La muerte de un artista suele dejar un hueco importante, de un artista de cualquier manifestación: literaria, pictórica, musical... La muerte de un artista se considera una pérdida irreparable, tan solo solventada por su legado, por todo aquello que nos deja para uso y disfrute de la humanidad, para nuestro deleite y alimento permanentes.

Pero en muchas ocasiones cuando un artista fallece nos hacemos eco de ello poniéndonos de protagonistas, restando incluso importancia a la grandeza de su obra. Somos nosotros, en este caso, los que no difundimos por mero reconocimiento y sin contrapartidas todo lo que nos ha transmitido el difunto.
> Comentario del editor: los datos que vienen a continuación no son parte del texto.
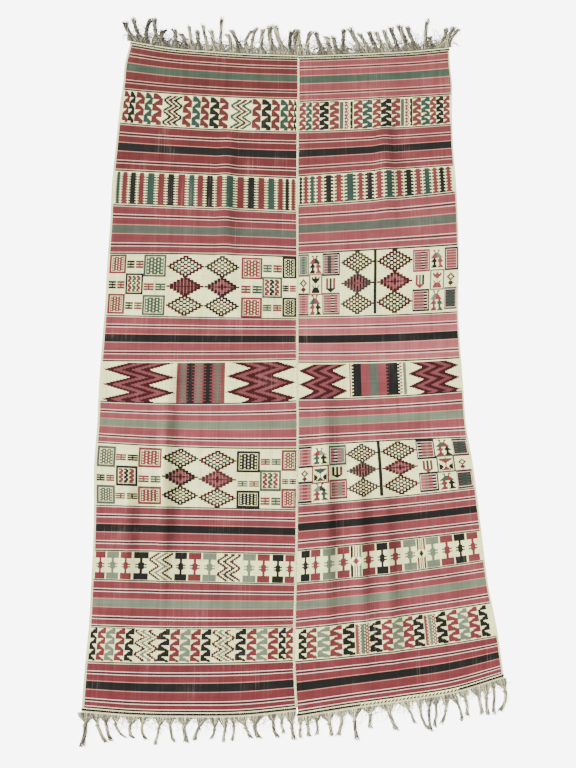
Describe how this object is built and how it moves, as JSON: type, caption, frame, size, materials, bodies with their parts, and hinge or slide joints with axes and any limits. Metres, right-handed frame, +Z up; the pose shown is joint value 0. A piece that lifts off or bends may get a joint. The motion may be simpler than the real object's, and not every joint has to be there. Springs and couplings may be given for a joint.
{
  "type": "ceremonial textile",
  "caption": "Flatwoven wool textile of joined loom widths with banded stripes and motifs, a centre seam, twined ends and a loose warp fringe, laid flat.",
  "frame": {"origin": "on the floor under the middle of the whole textile, fringe included", "axes": "+X across the cloth towards its right edge, +Y along it towards the top end, +Z up"},
  "size_m": [1.4892, 2.915, 0.008],
  "materials": {
    "cloth": "matte ribbed wool flatweave in red, cream, black and green",
    "cream_wool": "matte cream wool",
    "dark_wool": "matte dark brown wool",
    "warp_yarn": "matte undyed grey and cream yarn"
  },
  "bodies": {
    "root": {"panel_left": "cloth", "panel_right": "cloth", "seam": "cream_wool", "twining_top_left": "dark_wool", "twining_top_right": "dark_wool", "twining_bottom_left": "dark_wool", "twining_bottom_right": "dark_wool", "fringe_top_left": "warp_yarn", "fringe_top_right": "warp_yarn", "fringe_bottom_left": "warp_yarn", "fringe_bottom_right": "warp_yarn"}
  },
  "joints": []
}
Incluso nos vanagloriamos de hacer públicas fotos con ellos, descubrir a la opinión pública correspondencia sin valor alguno. Tan solo para sentirnos protagonistas de un fallecimiento ajeno. La mejor manera de reconocer la grandeza de una obra ajena, de alguien que ya no está entre nosotros, es su difusión, su difusión sin contrapartidas, su difusión sin protagonismos, su difusión por la propia naturaleza de esa obra y su posterior o simultánea grandeza. En este caso no hay que mencionar ejemplos. Son conocidos de todos. Desgraciadamente los grandes nos suelen dejar cuando les llega su hora. También aquí hay que saber diferenciar a los grandes de los aprendices, pero ese es otro tema para otro momento. Ya lo escribió Luis Rosales: «Porque la muerte no interrumpe nada». Aunque seamos nosotros los que nos entrometamos en interrumpirla y, en más de una ocasión, en hacerlo sin haber valorado la enormidad de la pérdida.

Toda pérdida suele ser una ausencia, una privación corporal. Y nos quedan sus obras que nunca serán ausencias. Pero las ausencias nunca serán «tus muertos», deben ser «los muertos», los muertos de todos aquellos que admiramos el arte y la grandeza en todas sus manifestaciones.